Friday, August 22, 2003 Link To Herald The Halifax Herald Limited

Worker: Sysco testing tainted
Province's samples mostly contain surface soil, driller says

By Tera Camus / Cape Breton Bureau

Sydney - Results of a $500,000 environmental testing project for chemicals at Sydney Steel may be tainted, says one worker who quit in recent weeks.

The worker, who wished to remain anonymous, says he quit because testing was not done properly.

"I was there, I saw it," he said.

The worker said some samples, supposed to be taken from the plant's high dump at various depths, were filled with surface soil shovelled into the test tube-like devices called "split spoons." Drill rigs use the spoons to collect soil metres beneath the surface, similar to what a core sample truck does when boring through rock to test for minerals.

Some holes were to collect samples up to 50 metres below the surface of the slag heap that sits like a small mountain on the banks of the toxic tar ponds.

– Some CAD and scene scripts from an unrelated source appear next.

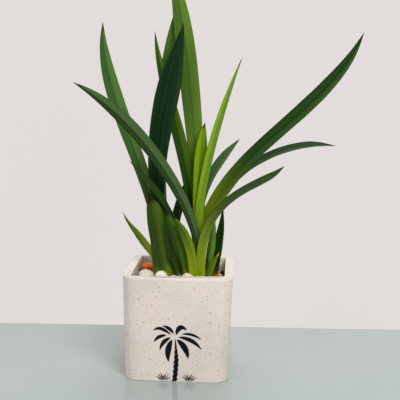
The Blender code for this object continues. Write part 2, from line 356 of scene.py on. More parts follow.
@dataclass(frozen=True)
class GlazeFinish:
    """Cream satin glaze with grey-brown specks and a lighter rim, partly thinner glaze and partly a painted
    highlight, over a bare clay foot.
    """

    cream: Colour = paint(222, 211, 202)
    blush: Colour = paint(222, 206, 200)
    shade: Colour = paint(212, 202, 193)
    # Rim colour: glaze running thin at the rim, with a painted highlight on the rim top.
    edge: Colour = paint(240, 230, 221)
    speck: Colour = paint(122, 108, 98)
    clay: Colour = paint(190, 172, 150)

    def material(self, rim: float) -> bpy.types.Material:
        """Make the material.

        Args:
            rim: Height of the pot's rim, in metres.

        Returns:
            The material.
        """
        surface = Surface("glaze")
        clouds = surface.noise(26.0, 3.0)
        blushes = surface.noise(48.0, 2.0, surface.place(shift=(3.0, 1.0, 2.0)))
        grain = surface.noise(1500.0, 2.0)
        ripple = surface.noise(320.0, 2.0)
        height = surface.height()
        colour = surface.mix(clouds.ease(0.35, 0.7), self.cream, self.shade)
        colour = surface.mix(blushes.ease(0.45, 0.75) * 0.7, colour, self.blush)
        # Painted highlight and thin glaze: the top 2.6 mm under the rim are lightened towards the rim
        # colour.
        rim_glaze_and_highlight = height.ease(rim - 2.6 * MM, rim - 0.6 * MM)
        colour = surface.mix(rim_glaze_and_highlight * 0.75, colour, self.edge)
        wide = surface.dots(3.0 * MM, 0.2, 0.85)
        small = surface.dots(1.5 * MM, 0.28, 0.85)
        fine = surface.dots(0.8 * MM, 0.34, 0.7)
        specks = (wide * 0.7).at_least(small * 0.56).at_least(fine * 0.36)
        colour = surface.mix(specks, colour, self.speck)
        bare = 1.0 - (height + grain * (0.3 * MM)).ease(0.25 * MM, 0.75 * MM)
        colour = surface.mix(bare, colour, self.clay)
        roughness = 0.33 + ripple * 0.1 + specks * 0.12 + bare * 0.4
        surface.set(Coat_Roughness=0.22, IOR=1.5)
        surface.feed(surface.shader.inputs["Coat Weight"], 0.25 - bare * 0.25)
        return surface.finish(colour, roughness, ripple * 0.7 + grain * 0.12 - specks * 0.3, 0.05 * MM)


@dataclass(frozen=True)
class InkFinish:
    """Fired print: nearly even, a little worn where the glaze is rough."""

    name: str
    ink: Colour
    worn: Colour

    def material(self) -> bpy.types.Material:
        """Make the material.

        Returns:
            The material.
        """
        surface = Surface(self.name)
        blots = surface.noise(420.0, 3.0)
        grain = surface.noise(2600.0, 2.0)
        colour = surface.mix(blots.ease(0.5, 0.85), self.ink, self.worn)
        surface.set(IOR=1.3)
        return surface.finish(colour, 0.42 + grain * 0.16, grain, 0.02 * MM)


@dataclass(frozen=True)
class LeafFinish:
    """Colours of one leaf: its halves, one painted lit and one painted shaded as light falls on its fold,
    its foot, its tip and its streaks.
    """

    # Painted light and shade: the left and right halves of the fold, one painted as the lit side and the
    # other as the shaded side.
    left: Colour
    right: Colour
    foot: Colour = paint(120, 145, 35)
    foot_reach: float = 0.22
    tip: Colour = paint(40, 42, 20)
    tip_reach: float = 0.035
    streak: Colour = paint(92, 128, 44)
    haze: Colour = paint(118, 140, 60)
    margin: Colour = paint(52, 44, 22)
    streaks: float = 0.16
    # Painted shade: how much darker the middle line is, in the crease of the fold.
    painted_crease_shade: float = 0.22
    roughness: float = 0.42

    def material(self, name: str, seed: float) -> bpy.types.Material:
        """Make the material. It reads the blade's own map: across in X, along in Y.

        Args:
            name: Name of the material.
            seed: Number that sets where the streaks fall.

        Returns:
            The material.
        """
        surface = Surface(name)
        places = surface.node("ShaderNodeUVMap", {"uv_map": Blade.MAP}).outputs["UV"]
        split = surface.node("ShaderNodeSeparateXYZ", None, {"Vector": places})
        across = Wire(surface, split.outputs["X"]) * 2.0 - 1.0
        along = Wire(surface, split.outputs["Y"])
        under = surface.node("ShaderNodeAttribute", {"attribute_name": Blade.UNDERSIDE})
        under = Wire(surface, under.outputs["Fac"])

        drift = surface.noise(1.0, 2.0, surface.point(across * 1.2, along * 4.0, seed)) - 0.5
        broad = surface.noise(1.0, 2.0, surface.point(across * 3.2, along * 1.6, seed + 5.0))
        lines = surface.noise(1.0, 3.0, surface.point(across * 13.0, along * 1.8, seed + 9.0))
        veins = surface.noise(1.0, 2.0, surface.point(across * 42.0, along * 3.0, seed))
        cells = surface.noise(1800.0)

        # Painted light and shade: the left half takes one colour and the right half the other, as if one
        # side of the fold were lit and the other shaded.
        colour = surface.mix((across + drift * 0.2).ease(-0.1, 0.1), self.left, self.right)
        colour = surface.mix(broad.ease(0.48, 0.72) * self.streaks, colour, self.streak)
        colour = surface.scaled(colour, 0.83 + lines * 0.34)
        colour = surface.scaled(colour, 0.94 + veins * 0.12)
        foot = 1.0 - (along + drift * 0.12 - abs(across) * 0.03).ease(0.0, self.foot_reach)
        colour = surface.mix(foot * 0.85, colour, surface.scaled(self.foot, 0.8 + lines * 0.4))
        # Painted shade: darker along the middle line of the leaf, in the crease of the fold.
        middle = 1.0 - abs(across + drift * 0.03).ease(0.02, 0.16)
        colour = surface.scaled(colour, 1.0 - middle * self.painted_crease_shade)
        pale = surface.scaled(surface.mix(0.35, colour, self.haze), 1.05)
        colour = surface.mix(under * 0.18, colour, pale)
        colour = surface.mix(abs(across).ease(0.88, 0.97) * 0.5, colour, self.margin)
        dry = (along + drift * 0.03).ease(1.0 - self.tip_reach * 1.5, 1.0 - self.tip_reach * 0.7)
        colour = surface.mix(dry * 0.9, colour, self.tip)

        roughness = self.roughness + lines * 0.1 + dry * 0.3
        surface.set(Specular_IOR_Level=0.2, IOR=1.32)
        relief = veins * 0.5 + lines * 0.45 + cells * 0.05
        return surface.finish(colour, roughness, relief, 0.06 * MM)


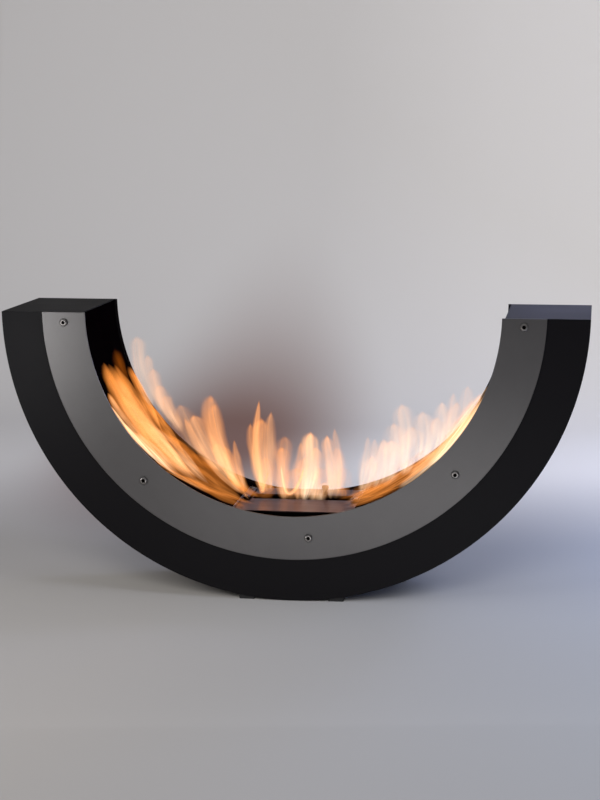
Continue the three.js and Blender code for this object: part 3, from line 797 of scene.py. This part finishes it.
class FIREPLACE_OT_fuel_tank(bpy.types.Operator):
    """Make the fuel box, the ceramic wool in it and the perforated screen over the wool"""

    bl_idname = "fireplace.fuel_tank"
    bl_label = "Fuel tank, wool and screen"

    def execute(self, context):
        self.tank()
        self.wool()
        self.screen()
        return {"FINISHED"}

    def tank(self):
        """Rounded rectangles one inside the other: out over the floor, round the bottom bend, up the wall,
        over the rim, down inside and in over the inner floor. The bend at share s is the quarter circle of
        radius r: in by r (1 - sin s) and up by r (1 - cos s)."""
        half_x, half_y, middle = plan("burner_tank")
        floor, rim = low("burner_tank").z, high("burner_tank").z
        wall, corner = burner().tank_wall, burner().tank_corner
        outer = 0.6 * corner  # the bottom bend is tighter than the upright corners
        inner = outer - wall
        bend = np.linspace(0, np.pi / 2, 7)
        outside = [(outer * (1 - math.sin(s)), floor + outer * (1 - math.cos(s))) for s in bend]
        inside = [(wall + inner * (1 - math.sin(s)), floor + wall + inner * (1 - math.cos(s))) for s in bend]
        rows = []
        for inset, z in [*outside, (0.0, rim), (wall, rim), *inside[::-1]]:
            outline = rounded_rectangle(half_x - inset, half_y - inset, corner - inset, middle)
            rows.append(lifted(outline, z))
        faces = ring_faces(len(rows), len(rows[0]), caps=True)
        piece("fuel_box", np.stack(rows), faces, "burner_stainless", "burner", "burner_tank")

    def wool(self):
        """A block whose top is lumpy: z = top - d (1 + sum of seeded sines in x and y) / 2."""
        a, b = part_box("ceramic_wool")
        noise = np.random.default_rng(SEED)
        cells = 60
        across_x, across_y = np.linspace(a.x, b.x, cells + 1), np.linspace(a.y, b.y, cells + 1)
        x, y = np.meshgrid(across_x, across_y, indexing="ij")
        waves = np.zeros_like(x)
        for size in (50 * MM, 23 * MM, 12 * MM, 7 * MM):
            turn, shift = noise.uniform(0, 2 * np.pi, 2)
            across = x * math.cos(turn) + y * math.sin(turn)
            beside = y * math.cos(turn) - x * math.sin(turn)
            waves += size * np.sin(2 * np.pi * across / size + shift) * np.sin(2 * np.pi * beside / size)
        lumps = 2.4 * MM
        top = b.z - lumps * (0.5 + 0.5 * waves / np.abs(waves).max())
        sides = [np.stack([x, y, z + 0 * x], axis=-1).reshape(-1, 3) for z in (top, a.z)]
        faces = sheet_faces(np.ones((cells, cells), bool))
        piece("fibre_block", np.concatenate(sides), faces, "ceramic_fibre", "burner", "ceramic_wool")

    def screen(self):
        """A flat sheet with windows on an even pitch: middle i is at start + (i + 1/2) (end - start) / n."""
        a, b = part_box("wool_screen")
        columns, rows, hole_x, hole_y = 9, 5, 12 * MM, 5 * MM
        lines = []
        for start, end, count, hole in ((a.x, b.x, columns, hole_x), (a.y, b.y, rows, hole_y)):
            middles = start + (np.arange(count) + 0.5) * (end - start) / count
            edges = np.stack([middles - hole / 2, middles + hole / 2], axis=-1).ravel()
            lines.append(np.concatenate([[start], edges, [end]]))
        x, y = np.meshgrid(*lines, indexing="ij")
        keep = np.ones((len(lines[0]) - 1, len(lines[1]) - 1), bool)
        keep[1::2, 1::2] = False
        sides = [np.stack([x, y, 0 * x + z], axis=-1).reshape(-1, 3) for z in (b.z, a.z)]
        faces = sheet_faces(keep)
        piece("perforated_screen", np.concatenate(sides), faces, "burner_stainless", "burner", "wool_screen")


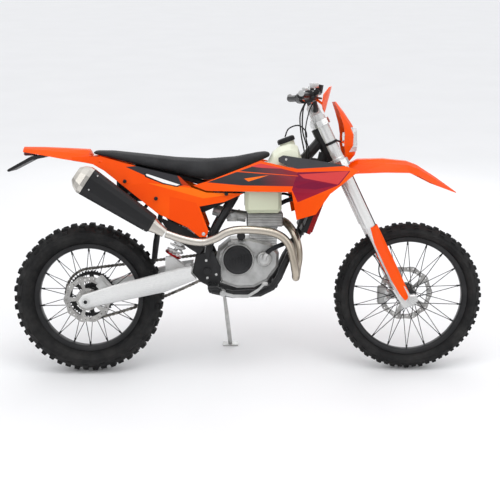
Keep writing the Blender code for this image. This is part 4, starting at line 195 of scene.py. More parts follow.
class Finish(Tree):
    def __init__(self, name, **sockets):
        self.material = bpy.data.materials.new(name)
        self.material.use_nodes = True
        super().__init__(self.material.node_tree)
        self.shader = self.tree.nodes["Principled BSDF"]
        for socket, value in sockets.items():
            self.shader.inputs[socket.replace("_", " ")].default_value = value
        self.place = self.node("ShaderNodeTexCoord", {}, [], "Object")

    def bikePlace(self):  # along and high in the motorcycle's upright axes
        back = bike.inverted()
        sizes = {1: tuple(back.translation), 2: tuple(back.to_euler())}
        turned = self.node("ShaderNodeMapping", {"vector_type": "POINT"}, {0: self.place, **sizes})
        return self.parts(turned)[::2]

    def around(self, centre):  # distance from the sideways axis through a hub
        sizes = {1: tuple(centre), 2: tuple(bike.to_euler())}
        turned = self.node("ShaderNodeMapping", {"vector_type": "TEXTURE"}, {0: self.place, **sizes})
        along, across, high = self.parts(turned)
        return (along * along + high * high) ** 0.5

    def noise(self, scale, detail=3.0, place=None):
        sizes = {"Vector": place or self.place, "Scale": scale, "Detail": detail, "Roughness": 0.55}
        return self.node("ShaderNodeTexNoise", {}, sizes)

    def cells(self, scale):
        return self.node("ShaderNodeTexVoronoi", {}, {"Vector": self.place, "Scale": scale})

    def stretched(self, factors):
        return self.node("ShaderNodeMapping", {}, {0: self.place, 3: factors})

    def dress(self, colour, roughness, metallic=None, height=None, depth=0.0004):
        links = {"Base Color": colour, "Roughness": roughness, "Metallic": metallic}
        if height is not None:
            sizes = {"Strength": 0.6, "Distance": depth, "Height": height}
            links["Normal"] = self.node("ShaderNodeBump", {}, sizes)
        for socket, field in links.items():
            if field is not None:
                self.tree.links.new(field.socket, self.shader.inputs[socket])
        return self.material


# finishes

tint = {
    "orange": (0.93, 0.095, 0.0015, 1), "orangeDeep": (0.88, 0.070, 0.001, 1),
    "orangeLight": (1.0, 0.165, 0.006, 1),
    "black": (0.012, 0.012, 0.013, 1), "blackWorn": (0.03, 0.03, 0.031, 1),
    "graphite": (0.035, 0.034, 0.038, 1), "crimson": (0.36, 0.012, 0.03, 1),
    "plum": (0.19, 0.006, 0.035, 1), "rose": (0.62, 0.05, 0.05, 1),
    "white": (0.85, 0.85, 0.84, 1), "rust": (0.42, 0.035, 0.006, 1),
    "rubber": (0.011, 0.011, 0.0115, 1), "rubberDusty": (0.028, 0.027, 0.026, 1),
    "alloy": (0.62, 0.62, 0.61, 1), "alloyDull": (0.42, 0.42, 0.41, 1),
    "bright": (0.83, 0.83, 0.82, 1), "brightDull": (0.66, 0.66, 0.65, 1),
    "steel": (0.58, 0.57, 0.55, 1), "steelDark": (0.34, 0.33, 0.32, 1),
    "pipe": (0.62, 0.59, 0.54, 1), "pipeHot": (0.50, 0.44, 0.36, 1),
    "tank": (0.80, 0.82, 0.66, 1), "tankDeep": (0.64, 0.67, 0.50, 1),
    "seat": (0.022, 0.022, 0.023, 1), "seatLight": (0.038, 0.038, 0.04, 1),
    "red": (0.32, 0.004, 0.006, 1), "redDeep": (0.18, 0.003, 0.004, 1),
    "glass": (0.9, 0.92, 0.94, 1), "glassDeep": (0.8, 0.83, 0.86, 1),
    "insert": (0.05, 0.05, 0.055, 1), "grooveShade": (0.12, 0.12, 0.12, 1), "silverPaintedShade": (0.52, 0.52, 0.52, 1),
    "chain": (0.3, 0.28, 0.25, 1), "grease": (0.05, 0.045, 0.04, 1), "springDirty": (0.6, 0.59, 0.56, 1),
    "anodised": (0.42, 0.012, 0.012, 1), "anodisedDeep": (0.3, 0.01, 0.01, 1),
    "floor": (0.86, 0.86, 0.865, 1), "floorLight": (0.88, 0.88, 0.885, 1),
}
plasticSheen = {"Specular_IOR_Level": 0.12, "Coat_Weight": 0.06, "Coat_Roughness": 0.12}


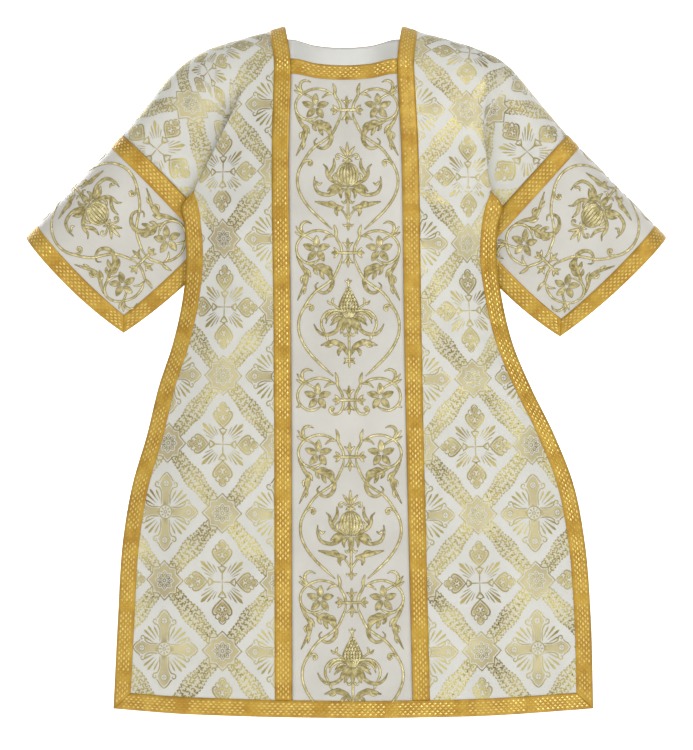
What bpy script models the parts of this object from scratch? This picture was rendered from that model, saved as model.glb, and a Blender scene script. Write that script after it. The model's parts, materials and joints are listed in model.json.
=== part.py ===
"""A dalmatic: a wide-sleeved church vestment, worn on nothing, in its hollow form.

One set of points describes the whole garment.  Rows run from the back hem (negative)
over the shoulder ridge (row 0) to the front hem (positive).  Columns run from the
middle out to each side, then over the armpit fold and down the sleeve to its cuff.
Every sewn piece is a wall of cloth that takes its own cells of these points, drawn in
a little along its seams.  The galloons are walls on the same points, moved outward.
Draped cloth is no box, tube or turned shape, so the cells are laid between the points.

Metres, +Z up, the front faces -Y, the wearer's left is +X.  The origin lies between
the two neck points of the shoulders, where a wearer holds the garment up.
"""

import math
from collections import namedtuple

import bmesh
import bpy
from mathutils import Vector

# Cloth and trim
CLOTH = 0.0015            # wall of a lined panel
BRAID = 0.0012            # wall of a galloon
LAY = 0.0003              # between two layers that lie on each other
HALF_SEAM = 0.00015       # each piece stops this far from its seam line
GALLOON = 0.026           # width of every galloon

# Body
ARM_DROP = 0.257          # neck point down to the armpit
HEM_DROP = 1.052          # neck point down to the hem at the sides
HEM_SAG = 0.006           # the hem is this much lower in the middle
NECK_SAG = 0.014          # the neckline dips this much between its corners
DRIFT = 0.0132            # sideways hang for each metre of drop
ROLL_AT_NECK = 0.080      # height over which the shoulder turns into the front
ROLL_AT_CUFF = 0.052
ROUNDNESS = 2.3           # how late the front curves back towards its side edges
BACK_TAPER = 0.004        # the back's middle panel is at most this much narrower than at its hem

# Armpit fold
LAYER = 0.008             # between the layers of the fold
SPREAD = 0.012            # spacing of the fold's columns where it has run out

# Sleeve depths, front and back of the ridge
ARMHOLE_TOP_DEPTH = 0.057
CUFF_TOP_DEPTH = 0.055
ARMHOLE_LOW_DEPTH = {-1: 0.026, 1: 0.014}
CUFF_LOW_DEPTH = 0.046
BACK_FLAP = 0.96          # the hidden flap hangs a little shorter

FRONT = -1
BACK = 1
SIDES = {"left": 1, "right": -1}

# Rows down to the armpit, as parts of the way from the ridge
UPPER_ROWS = (0.0, 0.02, 0.058, 0.13, 0.218, 0.312, 0.45, 0.60, 0.75, 0.885, 1.0)
# Rows below the armpit, as drops from the neck point; the last two bound the hem galloon
LOWER_ROWS = (0.281, 0.31, 0.36, 0.42, 0.49, 0.56, 0.63, 0.71, 0.80, 0.91)
FRONT_NECK_ROW = 4
BACK_NECK_ROW = 2
LINING_ROW = 7            # the neck lining ends here, down the back
ARM_ROW = len(UPPER_ROWS) - 1
HEM_ROW = ARM_ROW + len(LOWER_ROWS) + 2

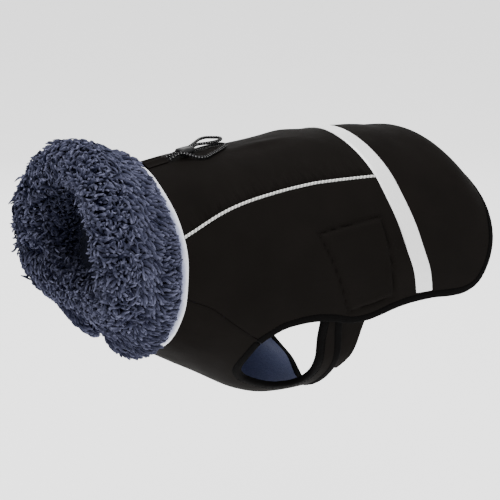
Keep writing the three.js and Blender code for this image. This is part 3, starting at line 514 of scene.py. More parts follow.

But the worker, an experienced driller paid $20 per hour, said the province's samples mostly contain surface soil taken from depths of less than seven metres.

"I can prove it with another drill - there's no samples there for 20 feet, while others there are 60 feet deep," he said.

"Any professional can tell just by looking at the samples collected. . . . It's a major fraud to the Nova Scotia government and to taxpayers, that's what this is and it can be proven."

An arm of Conestoga-Rovers called MGI Ltd. was heading the project but has ended its work on the site. A call to the company office was not returned.

John Traves, president of Sysco, said the province heard of the allegation before the provincial election on Aug. 5 and had its monitoring company, Seacore Environmental, make spot checks.

"They made unscheduled visits and looked at all the stuff," he said. "It doesn't make any sense because if somebody were doing that, it would be apparent in the test results, it wouldn't jive."

Seacore reported no discrepancy, he said.

But another provincial government source also echoed concerns.

"I'm not too impressed with the company," the source said. "They outbid other companies and were drilling three holes a day . . . maybe they were doing so many because they weren't doing them right."

Mr. Traves said the province has yet to receive any test results from the program this summer.